[start]
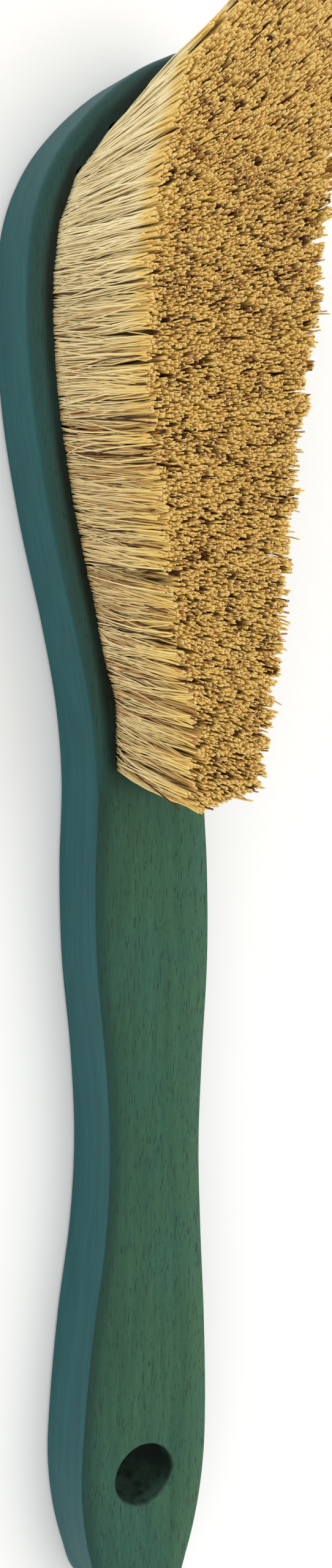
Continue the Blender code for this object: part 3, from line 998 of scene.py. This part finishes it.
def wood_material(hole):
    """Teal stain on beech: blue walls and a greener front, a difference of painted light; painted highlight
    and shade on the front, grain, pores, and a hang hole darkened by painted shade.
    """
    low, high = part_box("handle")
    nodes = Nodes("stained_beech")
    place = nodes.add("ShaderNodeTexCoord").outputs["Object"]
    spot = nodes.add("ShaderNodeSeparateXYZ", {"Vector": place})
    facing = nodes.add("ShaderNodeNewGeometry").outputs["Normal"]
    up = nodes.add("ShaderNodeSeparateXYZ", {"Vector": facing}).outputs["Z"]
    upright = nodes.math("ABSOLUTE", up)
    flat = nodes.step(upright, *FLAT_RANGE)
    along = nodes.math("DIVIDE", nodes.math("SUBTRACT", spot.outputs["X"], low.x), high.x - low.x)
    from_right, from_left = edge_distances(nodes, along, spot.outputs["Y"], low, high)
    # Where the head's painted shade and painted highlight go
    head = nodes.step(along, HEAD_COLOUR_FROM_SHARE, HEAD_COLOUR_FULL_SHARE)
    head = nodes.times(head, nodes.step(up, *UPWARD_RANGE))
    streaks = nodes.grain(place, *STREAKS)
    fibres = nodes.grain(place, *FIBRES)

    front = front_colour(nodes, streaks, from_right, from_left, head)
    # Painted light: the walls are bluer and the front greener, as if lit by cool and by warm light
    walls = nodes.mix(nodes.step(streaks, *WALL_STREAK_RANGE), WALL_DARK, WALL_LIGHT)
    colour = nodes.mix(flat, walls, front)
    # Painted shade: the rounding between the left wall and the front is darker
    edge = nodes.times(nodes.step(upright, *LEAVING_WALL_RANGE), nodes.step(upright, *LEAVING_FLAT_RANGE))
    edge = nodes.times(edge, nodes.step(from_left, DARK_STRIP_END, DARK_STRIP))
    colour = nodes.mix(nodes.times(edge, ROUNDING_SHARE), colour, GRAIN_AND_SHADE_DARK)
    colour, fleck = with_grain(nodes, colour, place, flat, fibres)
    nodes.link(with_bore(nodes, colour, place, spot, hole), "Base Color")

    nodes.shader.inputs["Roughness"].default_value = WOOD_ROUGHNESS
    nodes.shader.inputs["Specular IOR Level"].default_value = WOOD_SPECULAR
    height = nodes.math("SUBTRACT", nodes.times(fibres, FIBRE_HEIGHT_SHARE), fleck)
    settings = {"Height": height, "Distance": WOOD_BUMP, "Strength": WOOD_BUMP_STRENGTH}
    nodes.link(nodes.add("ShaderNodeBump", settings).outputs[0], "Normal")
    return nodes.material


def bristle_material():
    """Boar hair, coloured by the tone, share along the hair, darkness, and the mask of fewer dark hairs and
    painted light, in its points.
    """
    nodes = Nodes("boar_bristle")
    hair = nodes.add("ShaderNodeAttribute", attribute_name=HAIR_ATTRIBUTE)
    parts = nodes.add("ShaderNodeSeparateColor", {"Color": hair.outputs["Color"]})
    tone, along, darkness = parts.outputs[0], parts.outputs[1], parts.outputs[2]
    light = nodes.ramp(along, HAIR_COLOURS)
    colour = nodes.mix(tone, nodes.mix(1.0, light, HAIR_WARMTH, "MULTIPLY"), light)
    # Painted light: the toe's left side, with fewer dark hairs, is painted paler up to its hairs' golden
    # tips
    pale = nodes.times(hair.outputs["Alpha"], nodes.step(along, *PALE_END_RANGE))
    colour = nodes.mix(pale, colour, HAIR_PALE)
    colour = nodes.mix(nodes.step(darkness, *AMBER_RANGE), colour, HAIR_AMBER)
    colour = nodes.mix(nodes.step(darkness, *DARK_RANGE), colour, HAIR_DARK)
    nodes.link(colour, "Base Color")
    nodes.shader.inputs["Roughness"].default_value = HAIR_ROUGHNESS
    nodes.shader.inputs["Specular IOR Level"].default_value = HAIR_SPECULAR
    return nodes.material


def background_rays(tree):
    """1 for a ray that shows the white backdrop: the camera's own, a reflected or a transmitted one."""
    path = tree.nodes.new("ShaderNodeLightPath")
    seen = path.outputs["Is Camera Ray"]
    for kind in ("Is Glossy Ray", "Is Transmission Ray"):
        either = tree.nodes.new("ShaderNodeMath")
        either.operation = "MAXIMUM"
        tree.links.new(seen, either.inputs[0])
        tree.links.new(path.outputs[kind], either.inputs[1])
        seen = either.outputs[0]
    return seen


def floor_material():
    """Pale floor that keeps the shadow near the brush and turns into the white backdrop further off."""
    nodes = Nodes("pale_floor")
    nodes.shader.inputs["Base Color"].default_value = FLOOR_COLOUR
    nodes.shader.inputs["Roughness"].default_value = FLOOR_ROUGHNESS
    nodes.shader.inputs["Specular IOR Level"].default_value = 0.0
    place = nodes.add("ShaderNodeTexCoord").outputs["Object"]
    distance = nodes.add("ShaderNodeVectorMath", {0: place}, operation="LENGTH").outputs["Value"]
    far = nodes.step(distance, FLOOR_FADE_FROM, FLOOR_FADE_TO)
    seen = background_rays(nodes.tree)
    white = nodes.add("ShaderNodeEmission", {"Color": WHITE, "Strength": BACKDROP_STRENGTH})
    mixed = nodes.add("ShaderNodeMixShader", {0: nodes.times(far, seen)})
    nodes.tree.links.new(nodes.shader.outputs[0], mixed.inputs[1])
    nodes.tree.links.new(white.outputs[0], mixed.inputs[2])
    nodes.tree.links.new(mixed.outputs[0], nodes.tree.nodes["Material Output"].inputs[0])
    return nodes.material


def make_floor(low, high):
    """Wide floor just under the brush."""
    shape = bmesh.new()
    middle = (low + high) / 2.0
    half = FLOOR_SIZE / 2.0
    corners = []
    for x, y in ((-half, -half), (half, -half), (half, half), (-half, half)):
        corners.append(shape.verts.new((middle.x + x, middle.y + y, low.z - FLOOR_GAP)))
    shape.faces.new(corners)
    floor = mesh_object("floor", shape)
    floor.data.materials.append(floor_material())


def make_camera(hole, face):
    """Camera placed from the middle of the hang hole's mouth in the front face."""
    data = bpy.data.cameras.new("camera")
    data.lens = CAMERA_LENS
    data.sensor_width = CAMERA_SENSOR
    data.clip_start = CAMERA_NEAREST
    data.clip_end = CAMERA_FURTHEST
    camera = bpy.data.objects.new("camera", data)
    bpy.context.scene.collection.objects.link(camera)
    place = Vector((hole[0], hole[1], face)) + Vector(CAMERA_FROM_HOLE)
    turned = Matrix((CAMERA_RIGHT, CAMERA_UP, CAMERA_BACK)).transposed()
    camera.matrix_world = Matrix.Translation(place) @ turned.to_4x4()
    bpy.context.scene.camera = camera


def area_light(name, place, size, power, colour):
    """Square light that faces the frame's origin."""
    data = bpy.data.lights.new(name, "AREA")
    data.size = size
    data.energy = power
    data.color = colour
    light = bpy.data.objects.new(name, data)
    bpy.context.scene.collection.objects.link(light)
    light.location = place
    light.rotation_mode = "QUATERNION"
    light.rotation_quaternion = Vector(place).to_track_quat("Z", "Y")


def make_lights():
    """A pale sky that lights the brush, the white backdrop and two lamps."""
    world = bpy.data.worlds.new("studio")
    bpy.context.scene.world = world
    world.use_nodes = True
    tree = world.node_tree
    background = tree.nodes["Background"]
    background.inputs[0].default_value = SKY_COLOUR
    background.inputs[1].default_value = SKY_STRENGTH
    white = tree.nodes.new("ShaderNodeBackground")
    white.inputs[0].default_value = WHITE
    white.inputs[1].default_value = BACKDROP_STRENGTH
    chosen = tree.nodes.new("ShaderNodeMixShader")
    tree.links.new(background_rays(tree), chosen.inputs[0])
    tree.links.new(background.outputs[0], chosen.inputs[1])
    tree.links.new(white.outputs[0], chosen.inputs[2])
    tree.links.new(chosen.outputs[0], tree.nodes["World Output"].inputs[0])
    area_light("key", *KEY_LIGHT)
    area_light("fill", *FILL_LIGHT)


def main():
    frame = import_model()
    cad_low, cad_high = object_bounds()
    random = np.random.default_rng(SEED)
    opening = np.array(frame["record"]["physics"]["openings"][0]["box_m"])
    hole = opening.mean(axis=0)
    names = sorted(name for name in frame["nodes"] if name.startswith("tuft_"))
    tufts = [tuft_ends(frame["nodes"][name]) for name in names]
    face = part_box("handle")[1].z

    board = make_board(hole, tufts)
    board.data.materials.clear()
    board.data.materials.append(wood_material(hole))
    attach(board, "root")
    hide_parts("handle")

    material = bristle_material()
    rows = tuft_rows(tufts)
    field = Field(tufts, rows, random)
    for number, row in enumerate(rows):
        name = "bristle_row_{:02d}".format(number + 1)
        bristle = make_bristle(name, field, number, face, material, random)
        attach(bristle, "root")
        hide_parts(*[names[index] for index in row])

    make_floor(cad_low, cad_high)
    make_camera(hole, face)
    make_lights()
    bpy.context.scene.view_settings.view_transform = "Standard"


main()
[end]
## Problem details
Please give an exact restatement of only the lines from the beginning of the material above to the line with "fibres = nodes.grain(place, *FIBRES)", inclusive.

## Response
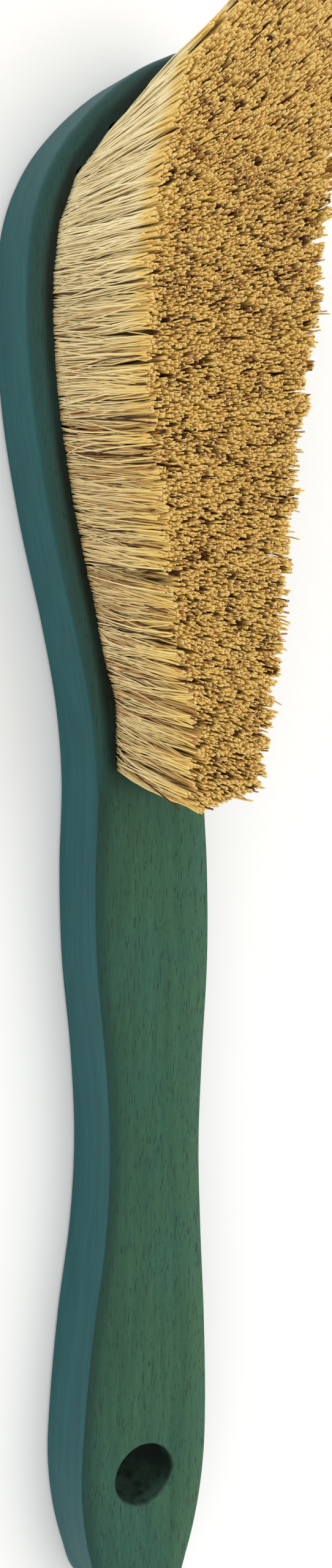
Continue the Blender code for this object: part 3, from line 998 of scene.py. This part finishes it.
def wood_material(hole):
    """Teal stain on beech: blue walls and a greener front, a difference of painted light; painted highlight
    and shade on the front, grain, pores, and a hang hole darkened by painted shade.
    """
    low, high = part_box("handle")
    nodes = Nodes("stained_beech")
    place = nodes.add("ShaderNodeTexCoord").outputs["Object"]
    spot = nodes.add("ShaderNodeSeparateXYZ", {"Vector": place})
    facing = nodes.add("ShaderNodeNewGeometry").outputs["Normal"]
    up = nodes.add("ShaderNodeSeparateXYZ", {"Vector": facing}).outputs["Z"]
    upright = nodes.math("ABSOLUTE", up)
    flat = nodes.step(upright, *FLAT_RANGE)
    along = nodes.math("DIVIDE", nodes.math("SUBTRACT", spot.outputs["X"], low.x), high.x - low.x)
    from_right, from_left = edge_distances(nodes, along, spot.outputs["Y"], low, high)
    # Where the head's painted shade and painted highlight go
    head = nodes.step(along, HEAD_COLOUR_FROM_SHARE, HEAD_COLOUR_FULL_SHARE)
    head = nodes.times(head, nodes.step(up, *UPWARD_RANGE))
    streaks = nodes.grain(place, *STREAKS)
    fibres = nodes.grain(place, *FIBRES)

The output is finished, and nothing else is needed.